Here are my answers to some frequently asked questions:
Q: Why did you write this book?
A: Well, by far the biggest threat to effective leadership is an executive who fails at Solving Stubborn Enterprise-Wide Problems. Not only is that bad for her or his career, it also poses a material threat to a business’s profitability and sustainability, and its ability to operate with respect for humanity. In short, business problems are a CEOs personal problems! And, nothing changes significantly without the CEO’s unconditional involvement and support.
Q: Why do you believe solving systemic problems is so challenging, given the plethora of readily available solutions?

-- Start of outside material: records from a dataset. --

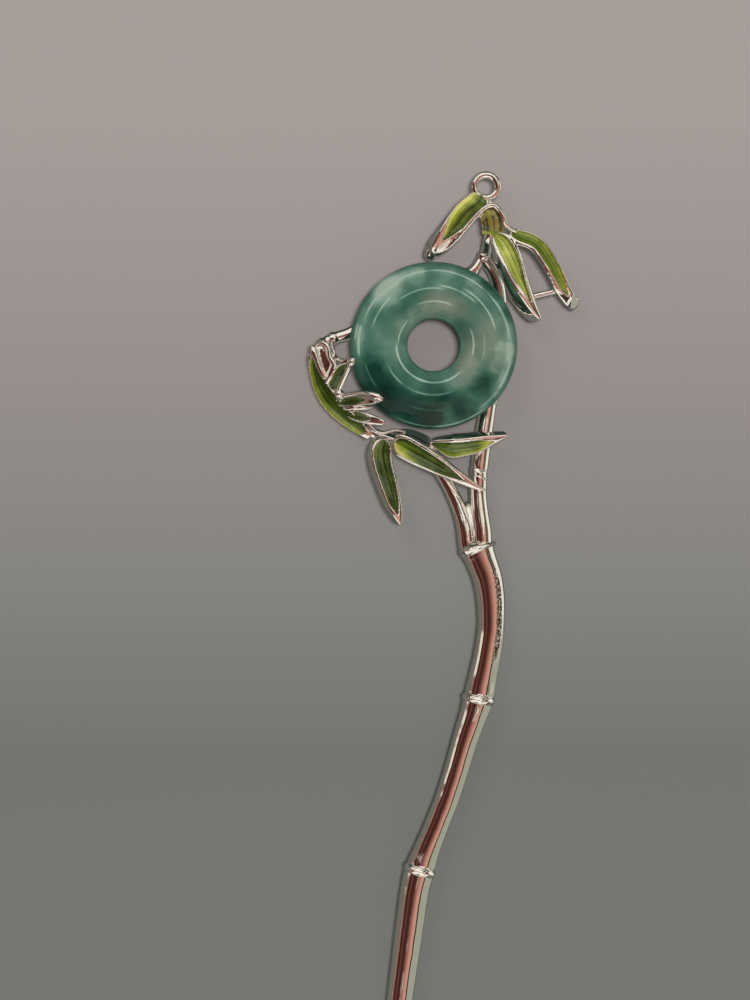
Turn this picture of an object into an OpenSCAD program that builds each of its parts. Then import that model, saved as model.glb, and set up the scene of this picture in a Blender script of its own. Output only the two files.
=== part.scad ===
// Bamboo hair stick: a cast and plated bamboo cane that forks into a hoop of thin canes, with
// enamelled leaves around a jade disc. It lies on its back, with the disc facing up (+Z) and
// the point of the stick towards -Y. All sizes are in millimetres.

/* [Jade disc] */
// Outer diameter of the disc
disc_d = 28; // [27:0.5:28.5]
// Diameter of the hole through the disc
disc_hole_d = 8.8; // [7:0.2:9.4]
// Thickness of the disc at the top of its dome
disc_t = 5.6; // [5:0.2:6]
// Height of the disc's back above the table
disc_lift = 2.5; // [2.5:0.1:2.8]

/* [Bamboo stick] */
// Factor on the radius of the stick and its branches
cane_scale = 1; // [0.95:0.01:1.05]
// Height of the joint rings above the cane's surface
joint_rise = 0.26; // [0.15:0.01:0.3]
// Width of a joint ring along the cane
joint_w = 1.3; // [0.9:0.1:1.6]

/* [Leaves] */
// Width of the bare metal rim around the enamel
rim_w = 0.5; // [0.4:0.02:0.6]
// Depth of the enamel's pocket below the rim
pocket_depth = 0.7; // [0.5:0.05:0.8]
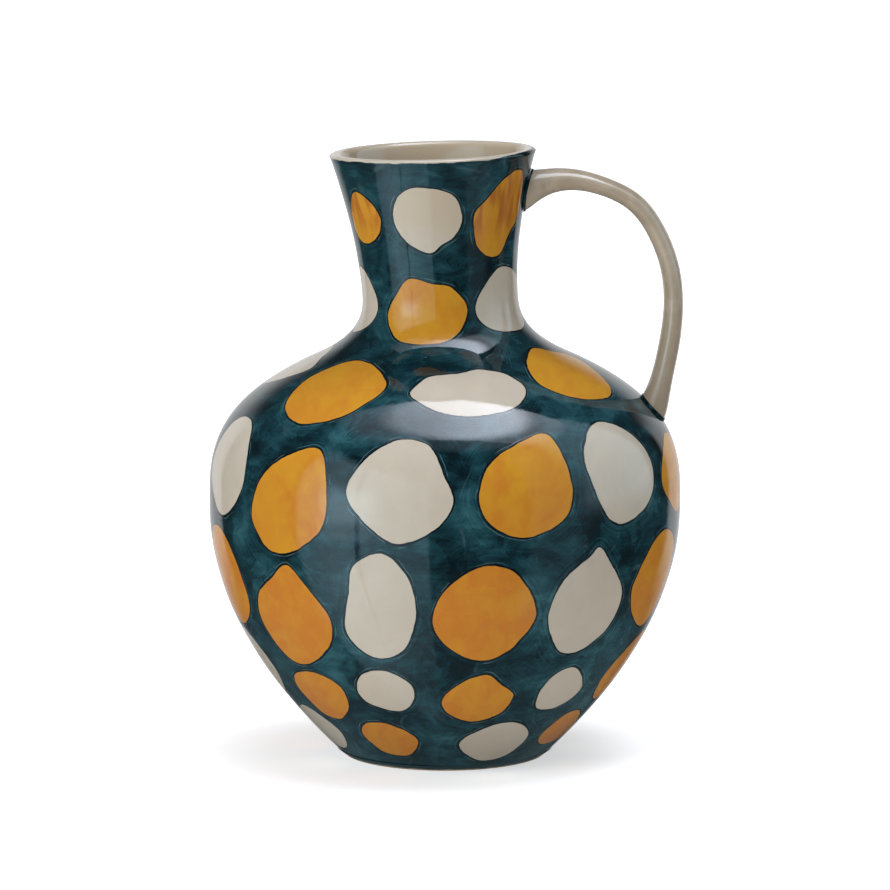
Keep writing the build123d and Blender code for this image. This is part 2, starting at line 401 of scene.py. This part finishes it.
def vessel_rows():
    """Rows of the whole skin from the foot up the outside, over the lip and down the inside."""
    azimuth = TAU * np.arange(COLUMNS) / COLUMNS
    wall_top_s = float(np.interp(RIM_Z - LIP_RADIUS, fine_z, fine_s))
    body_s = even_steps(0, SEAM_S, ROW_MM)
    neck_s = even_steps(SEAM_S, wall_top_s, ROW_MM)[1:]
    lip_z, lip_r, lip_beyond = lip_rows()
    outer_s = np.concatenate([body_s, neck_s])
    outer_z = height_along(outer_s)

    neck_in_z = even_steps(RIM_Z - LIP_RADIUS, SEAM_Z, INNER_ROW_MM)
    corner_z = FLOOR_Z + FLOOR_CORNER
    body_in_z = even_steps(SEAM_Z, corner_z, INNER_ROW_MM)[1:]
    t = np.linspace(0, 1, CORNER_ROWS + 1)[1:]
    bend_start = (float(inner_radius(corner_z)), corner_z)
    bend_end = (FLAT_FLOOR_R, FLOOR_Z)
    bend_r = (1 - t)**2 * bend_start[0] + 2 * t * (1 - t) * INNER_FLOOR_R + t**2 * bend_end[0]
    bend_z = (1 - t)**2 * bend_start[1] + 2 * t * (1 - t) * FLOOR_Z + t**2 * bend_end[1]
    floor_z = np.full(len(FLOOR_RINGS), FLOOR_Z)

    z = np.concatenate([outer_z, lip_z, neck_in_z, body_in_z, bend_z, floor_z])
    radius = np.concatenate([outer_radius(outer_z), lip_r, inner_radius(neck_in_z),
                             inner_radius(body_in_z), bend_r, FLOOR_RINGS])
    points = wall_points(z, radius, azimuth)
    normals = grid_normals(points)

    edge, ochre, seed = paint_fields(outer_s, azimuth)
    rows, inner_rows = len(outer_s), len(z) - len(outer_s)
    inside = np.full(inner_rows - len(lip_z), INSIDE_WALL)
    below_lip = np.concatenate([wall_top_s - outer_s, -lip_beyond, inside])
    spare = ((0, inner_rows), (0, 0))
    values = {
        "edge_mm": np.pad(edge, spare, constant_values=PAINT_REACH),
        "ochre": np.pad(ochre, spare),
        "seed": np.pad(seed, spare),
        "below_lip_mm": np.broadcast_to(below_lip[:, None], (len(z), COLUMNS)),
    }
    seam_out = len(body_s) - 1
    seam_in = rows + len(lip_z) + len(neck_in_z) - 1
    return points, normals, values, seam_out, seam_in


def band(points, normals, values, start, stop):
    """The painted rows from start to stop."""
    rows = slice(start, stop + 1)
    return points[rows], normals[rows], {k: v[rows] for k, v in values.items()}, PAINT


def flat_band(rows, facing, values, picks):
    """A level ring of bare clay between rows of points, facing up or down."""
    points = np.stack(rows)
    normals = np.zeros_like(points)
    normals[..., 2] = facing
    return points, normals, {k: v[picks] for k, v in values.items()}, BARE


def make_vessel(painted, clay):
    """The painted belly and neck, each closed, meeting at the seam."""
    points, normals, values, seam_out, seam_in = vessel_rows()
    last = len(points) - 1
    middle = np.zeros_like(points[0]) + (0, 0, FOOT_Z)
    belly = build_skin("painted_belly", [
        flat_band([middle, points[0]], DOWN, values, [0, 0]),
        band(points, normals, values, 0, seam_out),
        flat_band([points[seam_out], points[seam_in]], UP, values, [seam_out, seam_in]),
        band(points, normals, values, seam_in, last),
    ], [painted, clay])
    neck = build_skin("painted_neck", [
        band(points, normals, values, seam_out, seam_in),
        flat_band([points[seam_in], points[seam_out]], DOWN, values, [seam_in, seam_out]),
    ], [painted, clay])
    return belly, neck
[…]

A: Yes, there are indeed ample best practices, off-the-shelf and out of-the-box solutions, universal tools and technology available, all claiming instant success. Yet, how can anyone even expect to be successful without diagnosing the problem, let alone its root cause(s)?
Any of these if this is your pain, then here is your medicine attempts at solving the unintended and unwanted effects of a systemic problem is merely Trial-and-Error.
Examples of these unintended and unwanted effects are a lack of employee engagement and the subsequent war for talent, low quality products, poor customer service and their subsequent increase in cost for marketing and sales, which erodes profit margins.
Note the medical world’s warning against these all too common and ill-advised practices by teaching that: Prescription without diagnosis is MALPRACTICE!
Q: Why do you emphasize quality and business system development?
A: Every business is a system, and every system is developed according to the purpose it is intended to realize. Therefore, its (financial) performance depends on the quality of its development―how well the system is designed, structured or organized, operated or implemented, maintained, and managed.
Yet, as Albert Einstein observed many years ago: “Perfection of means and the confusion of ends seem to characterize our age.” Let me elaborate on that quote. Executives can choose between a strategy based on GROWTH (increasing bottom line results), or DEVELOPMENT (increasing capability and capacity). They then decide on the means to realize their chosen strategic end.
However, perfecting the means to increase bottom line results―typically achieved by cutting cost for development of a business’s capability and capacity to realize its intended purpose―leads invariably to the pursuit of a purpose different from the one for which the business was created.
Once buyers/users notice a disparity in their experience with a business, and how that business portrays its brand identity, they lose trust and confidence in that brand, and start taking their business elsewhere.
Q: What is the benefit of spending time and money on diagnosing root causes?
A: The best answer to this question I found in Eckhart Tolle’s book The Power of Now in which he writes: “Once you understand the root of the dysfunction, you do not need to explore its countless manifestations.” In other words, by addressing the root cause you solve each of its individual manifestation in one fell swoop. How efficient is that!
Q: Why do you prioritize thinking over doing?
A: Remember the well-known quote by Albert Einstein: “The problems that exist in the world today cannot be solved by the level of thinking that created them.” This quote follows the UNIVERSAL LAW OF CAUSE AND EFFECT wherein cause is the level of thought and effect is the level of our experiences.
Therefore, creating new and different experiences demand a new and different level thinking. Problems are stubborn and keep coming back in one form or another, no matter what we do, for as long as we refuse to learn, unlearn and relearn.